5 abr 2012

Jueves Santo: Jesús se queda para siempre en la Eucaristía


La Última Cena comienza a la puesta del sol. Jesús recita los salmos con voz firme y con un particular acento. San Juan nos ha transmitido que Jesús deseó ardientemente comer esta cena con sus discípulos.
En aquellas horas sucedieron cosas singulares que los Evangelios nos han dejado consignadas: la rivalidad entre los Apóstoles, que comenzaron a discutir quién sería el mayor; el ejemplo sorprendente de humildad y de servicio al realizar Jesús el oficio reservado al ínfimo de los siervos: se puso a lavarles los pies; Jesús se vuelca en amor y ternura hacia sus discípulos: Hijitos míos..., llega a decirles. «El mismo Señor quiso dar a aquella reunión tal plenitud de significado, tal riqueza de recuerdo, tal conmoción de palabras y de sentimientos, tal novedad de actos y de preceptos, que nunca terminaremos de meditarlos y explorarlos. Es una cena testamentaria; es una cena afectuosa e inmensamente triste, al tiempo que misteriosamente reveladora de promesas divinas, de visiones supremas. Se echa encima la muerte, con inauditos presagios de traición, de abandono, de inmolación; la conversación se apaga enseguida, mientras la palabra de Jesús fluye continua, nueva, extremadamente dulce, tensa en confidencias supremas, cerniéndose así entre la vida y la muerte».

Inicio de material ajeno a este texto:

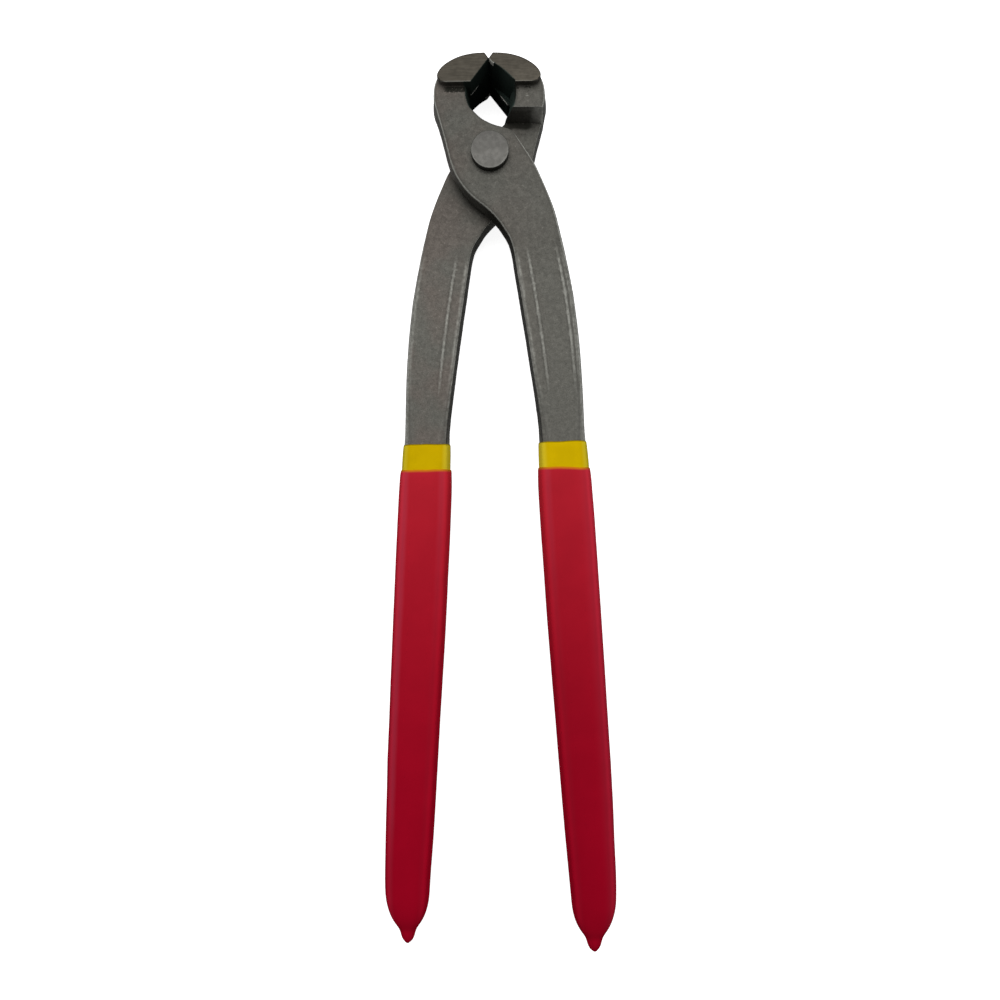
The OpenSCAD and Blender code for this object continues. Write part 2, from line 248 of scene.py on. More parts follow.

Lo que Cristo hizo por los suyos puede resumirse en estas breves palabras de San Juan: los amó hasta el fin.
Hoy es un día particularmente apropiado para meditar en ese amor de Jesús por cada uno de nosotros, y en cómo estamos correspondiendo: en el trato asiduo con Él, en el amor a la Iglesia, en los actos de desagravio y de reparación, en la caridad con los demás, en la preparación y acción de gracias de la Sagrada Comunión, en nuestro afán de corredimir con Él, en el hambre y sed de justicia...
Y ahora, mientras estaban comiendo, muy probablemente al final, Jesús toma esa actitud trascendente y a la vez sencilla que los Apóstoles conocen bien, guarda silencio unos momentos y realiza la institución de la Eucaristía.
El Señor anticipa de forma sacramental –«mi Cuerpo entregado, mi Sangre derramada»– el sacrificio que va a consumar al día siguiente en el Calvario. Hasta ahora la Alianza de Dios con su pueblo estaba representada en el cordero pascual sacrificado en el altar de los holocaustos, en el banquete de toda la familia en la cena pascual. Ahora, el Cordero inmolado es el mismo Cristo6: Esta es la nueva alianza en mi Sangre... El Cuerpo de Cristo es el nuevo banquete que congrega a todos los hermanos: Tomad y comed...
El Señor anticipó sacramentalmente en el Cenáculo lo que al día siguiente realizaría en la cumbre del Calvario: la inmolación y ofrenda de Sí mismo –Cuerpo y Sangre– al Padre, como Cordero sacrificado que inaugura la nueva y definitiva Alianza entre Dios y los hombres, y que redime a todos de la esclavitud del pecado y de la muerte eterna.

Jesús se nos da en la Eucaristía para fortalecer nuestra debilidad, acompañar nuestra soledad y como un anticipo del Cielo. A las puertas de su Pasión y Muerte, ordenó las cosas de modo que no faltase nunca ese Pan hasta el fin del mundo. Porque Jesús, aquella noche memorable, dio a sus Apóstoles y sus sucesores, los obispos y sacerdotes, la potestad de renovar el prodigio hasta el final de los tiempos: Haced esto en memoria mía. Junto con la Sagrada Eucaristía, que ha de durar hasta que el Señor venga, instituye el sacerdocio ministerial.

Jesús se queda con nosotros para siempre en la Sagrada Eucaristía, con una presencia real, verdadera y sustancial. Jesús es el mismo en el Cenáculo y en el Sagrario. En aquella noche los discípulos gozaron de la presencia sensible de Jesús, que se entregaba a ellos y a todos los hombres. También nosotros, esta tarde, cuando vayamos a adorarle públicamente en el Monumento, nos encontraremos de nuevo con Él; nos ve y nos reconoce. Podemos hablarle como hacían los Apóstoles y contarle lo que nos ilusiona y nos preocupa, y darle gracias por estar con nosotros, y acompañarle recordando su entrega amorosa. Siempre nos espera Jesús en el Sagrario.